** begin GIVEN MATERIAL **

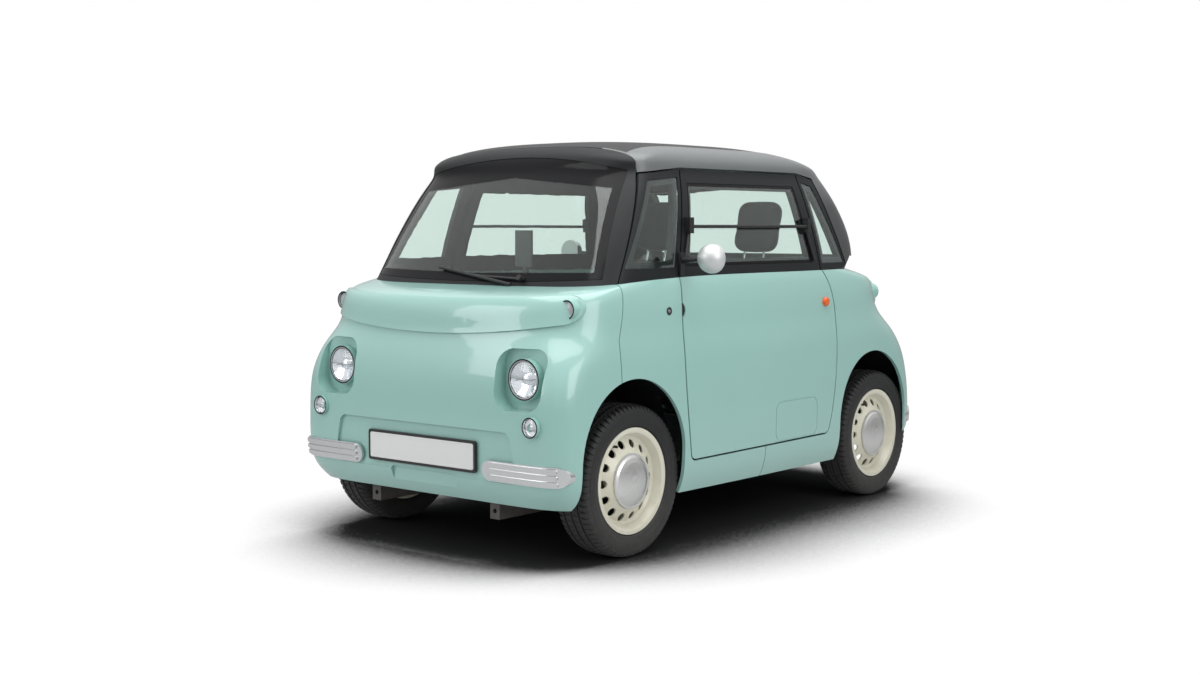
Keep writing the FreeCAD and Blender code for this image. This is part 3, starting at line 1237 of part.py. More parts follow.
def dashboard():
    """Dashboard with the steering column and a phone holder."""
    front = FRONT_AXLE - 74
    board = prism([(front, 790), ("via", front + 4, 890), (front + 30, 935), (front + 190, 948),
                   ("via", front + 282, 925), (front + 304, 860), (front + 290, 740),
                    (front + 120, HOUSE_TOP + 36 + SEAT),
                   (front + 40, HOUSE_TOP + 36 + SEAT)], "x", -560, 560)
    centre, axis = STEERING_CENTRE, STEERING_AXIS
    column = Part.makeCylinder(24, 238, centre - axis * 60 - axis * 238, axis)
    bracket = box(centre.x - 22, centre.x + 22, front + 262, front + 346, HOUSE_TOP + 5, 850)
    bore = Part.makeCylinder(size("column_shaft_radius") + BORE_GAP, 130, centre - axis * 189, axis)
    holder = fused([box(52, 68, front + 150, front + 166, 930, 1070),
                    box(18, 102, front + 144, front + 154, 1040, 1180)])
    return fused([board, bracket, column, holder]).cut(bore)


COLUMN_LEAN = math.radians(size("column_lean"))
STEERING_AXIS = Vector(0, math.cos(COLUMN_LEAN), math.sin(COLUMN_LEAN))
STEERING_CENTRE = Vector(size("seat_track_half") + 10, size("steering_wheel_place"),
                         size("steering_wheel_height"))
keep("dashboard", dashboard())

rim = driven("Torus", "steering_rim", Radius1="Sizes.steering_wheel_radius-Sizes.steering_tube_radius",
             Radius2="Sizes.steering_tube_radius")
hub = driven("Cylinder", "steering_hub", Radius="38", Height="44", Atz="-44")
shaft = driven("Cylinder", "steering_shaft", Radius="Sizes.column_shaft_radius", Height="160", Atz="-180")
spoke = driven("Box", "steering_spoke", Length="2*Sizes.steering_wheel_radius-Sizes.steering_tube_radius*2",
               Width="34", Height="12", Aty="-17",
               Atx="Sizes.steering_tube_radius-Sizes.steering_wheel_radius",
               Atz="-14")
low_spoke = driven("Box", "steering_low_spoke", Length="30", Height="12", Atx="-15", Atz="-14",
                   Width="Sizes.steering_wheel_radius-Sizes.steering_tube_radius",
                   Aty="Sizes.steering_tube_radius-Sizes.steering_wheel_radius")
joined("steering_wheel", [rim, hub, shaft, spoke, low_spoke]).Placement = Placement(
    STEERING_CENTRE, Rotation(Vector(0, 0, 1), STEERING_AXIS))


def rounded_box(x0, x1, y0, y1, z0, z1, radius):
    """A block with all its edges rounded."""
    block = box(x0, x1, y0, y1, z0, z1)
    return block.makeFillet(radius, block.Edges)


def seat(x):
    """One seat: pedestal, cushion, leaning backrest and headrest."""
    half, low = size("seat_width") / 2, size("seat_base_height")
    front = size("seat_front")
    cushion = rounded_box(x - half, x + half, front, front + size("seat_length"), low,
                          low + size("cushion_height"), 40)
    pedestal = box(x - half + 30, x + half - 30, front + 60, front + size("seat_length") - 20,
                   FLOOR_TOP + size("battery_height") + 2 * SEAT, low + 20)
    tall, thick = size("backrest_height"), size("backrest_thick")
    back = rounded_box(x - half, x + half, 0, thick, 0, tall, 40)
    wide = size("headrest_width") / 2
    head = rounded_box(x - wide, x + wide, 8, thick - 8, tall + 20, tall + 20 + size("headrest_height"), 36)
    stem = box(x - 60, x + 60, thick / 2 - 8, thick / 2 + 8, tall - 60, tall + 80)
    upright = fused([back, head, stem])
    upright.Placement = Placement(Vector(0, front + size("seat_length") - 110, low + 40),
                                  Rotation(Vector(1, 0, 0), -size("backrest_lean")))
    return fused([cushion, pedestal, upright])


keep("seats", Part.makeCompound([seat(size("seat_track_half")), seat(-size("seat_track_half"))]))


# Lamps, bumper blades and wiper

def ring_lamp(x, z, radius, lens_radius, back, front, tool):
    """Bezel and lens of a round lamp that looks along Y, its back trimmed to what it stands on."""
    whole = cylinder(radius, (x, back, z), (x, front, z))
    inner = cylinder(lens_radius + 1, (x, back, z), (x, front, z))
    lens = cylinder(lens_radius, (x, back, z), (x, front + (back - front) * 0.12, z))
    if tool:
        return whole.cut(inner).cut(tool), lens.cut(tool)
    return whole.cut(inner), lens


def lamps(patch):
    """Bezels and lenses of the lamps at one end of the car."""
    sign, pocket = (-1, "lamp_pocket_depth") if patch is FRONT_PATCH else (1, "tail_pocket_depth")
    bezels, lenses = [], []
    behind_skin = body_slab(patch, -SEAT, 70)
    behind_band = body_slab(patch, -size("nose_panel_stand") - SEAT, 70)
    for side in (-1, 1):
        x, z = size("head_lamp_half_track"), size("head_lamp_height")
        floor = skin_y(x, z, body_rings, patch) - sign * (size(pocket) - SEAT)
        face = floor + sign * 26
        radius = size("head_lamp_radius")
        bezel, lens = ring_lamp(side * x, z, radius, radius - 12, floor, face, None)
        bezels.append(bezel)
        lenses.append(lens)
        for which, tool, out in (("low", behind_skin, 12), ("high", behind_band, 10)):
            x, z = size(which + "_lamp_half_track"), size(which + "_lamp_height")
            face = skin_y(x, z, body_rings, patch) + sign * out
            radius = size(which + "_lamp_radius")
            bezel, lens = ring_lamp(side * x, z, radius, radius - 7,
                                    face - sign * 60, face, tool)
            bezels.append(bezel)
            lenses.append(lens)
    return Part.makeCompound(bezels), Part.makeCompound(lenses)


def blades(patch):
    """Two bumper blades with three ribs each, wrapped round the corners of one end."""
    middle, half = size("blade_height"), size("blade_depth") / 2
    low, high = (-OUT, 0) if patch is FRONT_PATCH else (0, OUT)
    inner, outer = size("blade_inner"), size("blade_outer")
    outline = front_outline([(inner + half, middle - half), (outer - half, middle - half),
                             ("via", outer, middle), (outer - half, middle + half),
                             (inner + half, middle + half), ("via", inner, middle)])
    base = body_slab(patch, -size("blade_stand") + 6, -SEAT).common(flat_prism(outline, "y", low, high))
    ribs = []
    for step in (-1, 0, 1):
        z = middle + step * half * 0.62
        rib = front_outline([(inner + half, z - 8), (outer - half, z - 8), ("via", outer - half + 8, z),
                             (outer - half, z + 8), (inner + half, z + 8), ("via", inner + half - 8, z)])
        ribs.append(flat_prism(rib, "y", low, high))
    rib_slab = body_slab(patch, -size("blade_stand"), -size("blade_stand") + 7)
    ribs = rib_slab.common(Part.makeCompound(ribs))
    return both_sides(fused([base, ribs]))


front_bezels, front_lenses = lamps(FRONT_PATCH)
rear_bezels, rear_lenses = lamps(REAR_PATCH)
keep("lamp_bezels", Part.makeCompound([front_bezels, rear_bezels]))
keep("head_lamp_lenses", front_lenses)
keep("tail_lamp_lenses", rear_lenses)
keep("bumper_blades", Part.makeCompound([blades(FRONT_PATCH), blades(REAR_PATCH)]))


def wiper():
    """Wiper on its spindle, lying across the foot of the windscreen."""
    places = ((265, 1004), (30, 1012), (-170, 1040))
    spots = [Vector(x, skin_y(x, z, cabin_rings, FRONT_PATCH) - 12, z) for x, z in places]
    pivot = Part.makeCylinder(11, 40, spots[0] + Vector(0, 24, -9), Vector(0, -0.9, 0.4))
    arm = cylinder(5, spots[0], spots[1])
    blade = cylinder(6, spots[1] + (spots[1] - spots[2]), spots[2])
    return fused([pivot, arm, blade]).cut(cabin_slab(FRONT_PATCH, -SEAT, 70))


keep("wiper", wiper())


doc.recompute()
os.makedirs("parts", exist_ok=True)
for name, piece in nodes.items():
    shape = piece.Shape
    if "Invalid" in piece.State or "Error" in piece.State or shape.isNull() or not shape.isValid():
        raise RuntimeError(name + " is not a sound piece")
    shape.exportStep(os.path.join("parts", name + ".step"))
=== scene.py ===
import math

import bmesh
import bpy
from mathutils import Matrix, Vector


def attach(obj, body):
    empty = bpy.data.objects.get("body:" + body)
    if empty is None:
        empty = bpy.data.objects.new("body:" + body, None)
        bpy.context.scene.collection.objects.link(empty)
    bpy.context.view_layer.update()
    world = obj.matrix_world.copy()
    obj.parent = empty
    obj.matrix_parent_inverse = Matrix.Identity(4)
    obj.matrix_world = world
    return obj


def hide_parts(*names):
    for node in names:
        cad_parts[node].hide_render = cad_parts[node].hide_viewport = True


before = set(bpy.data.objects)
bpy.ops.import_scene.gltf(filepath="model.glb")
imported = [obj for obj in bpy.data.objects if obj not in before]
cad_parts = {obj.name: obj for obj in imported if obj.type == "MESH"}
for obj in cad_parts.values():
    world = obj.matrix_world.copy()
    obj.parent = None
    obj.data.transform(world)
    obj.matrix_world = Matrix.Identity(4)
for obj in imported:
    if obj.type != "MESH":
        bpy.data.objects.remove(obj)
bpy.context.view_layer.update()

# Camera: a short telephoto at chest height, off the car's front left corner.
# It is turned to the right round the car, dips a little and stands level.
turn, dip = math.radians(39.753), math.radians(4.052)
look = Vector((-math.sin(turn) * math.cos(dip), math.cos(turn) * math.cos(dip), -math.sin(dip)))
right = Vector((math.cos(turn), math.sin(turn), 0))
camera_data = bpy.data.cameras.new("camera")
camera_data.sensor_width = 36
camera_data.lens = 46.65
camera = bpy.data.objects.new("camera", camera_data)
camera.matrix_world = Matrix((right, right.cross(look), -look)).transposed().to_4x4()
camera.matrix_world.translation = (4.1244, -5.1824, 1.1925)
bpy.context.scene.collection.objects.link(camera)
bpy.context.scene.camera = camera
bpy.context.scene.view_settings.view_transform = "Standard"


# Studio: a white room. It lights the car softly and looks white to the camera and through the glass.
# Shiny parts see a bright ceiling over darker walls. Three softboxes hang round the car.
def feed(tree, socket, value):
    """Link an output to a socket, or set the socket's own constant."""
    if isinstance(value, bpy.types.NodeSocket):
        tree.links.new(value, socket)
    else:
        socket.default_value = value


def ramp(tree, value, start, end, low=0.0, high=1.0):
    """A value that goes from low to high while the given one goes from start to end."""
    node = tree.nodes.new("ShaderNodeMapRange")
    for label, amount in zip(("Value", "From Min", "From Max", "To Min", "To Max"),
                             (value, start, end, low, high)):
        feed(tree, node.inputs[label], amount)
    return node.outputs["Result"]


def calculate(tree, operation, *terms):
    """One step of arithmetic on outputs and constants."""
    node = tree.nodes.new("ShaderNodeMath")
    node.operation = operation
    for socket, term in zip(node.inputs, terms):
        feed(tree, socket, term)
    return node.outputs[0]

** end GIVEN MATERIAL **

> _EXERCISE BRIEF_
Return exactly the lines from the line that has "doc.recompute()" to the line that has "bpy.data.objects.remove(obj)", both of them included.

> _RESULT_
doc.recompute()
os.makedirs("parts", exist_ok=True)
for name, piece in nodes.items():
    shape = piece.Shape
    if "Invalid" in piece.State or "Error" in piece.State or shape.isNull() or not shape.isValid():
        raise RuntimeError(name + " is not a sound piece")
    shape.exportStep(os.path.join("parts", name + ".step"))
=== scene.py ===
import math

import bmesh
import bpy
from mathutils import Matrix, Vector


def attach(obj, body):
    empty = bpy.data.objects.get("body:" + body)
    if empty is None:
        empty = bpy.data.objects.new("body:" + body, None)
        bpy.context.scene.collection.objects.link(empty)
    bpy.context.view_layer.update()
    world = obj.matrix_world.copy()
    obj.parent = empty
    obj.matrix_parent_inverse = Matrix.Identity(4)
    obj.matrix_world = world
    return obj


def hide_parts(*names):
    for node in names:
        cad_parts[node].hide_render = cad_parts[node].hide_viewport = True


before = set(bpy.data.objects)
bpy.ops.import_scene.gltf(filepath="model.glb")
imported = [obj for obj in bpy.data.objects if obj not in before]
cad_parts = {obj.name: obj for obj in imported if obj.type == "MESH"}
for obj in cad_parts.values():
    world = obj.matrix_world.copy()
    obj.parent = None
    obj.data.transform(world)
    obj.matrix_world = Matrix.Identity(4)
for obj in imported:
    if obj.type != "MESH":
        bpy.data.objects.remove(obj)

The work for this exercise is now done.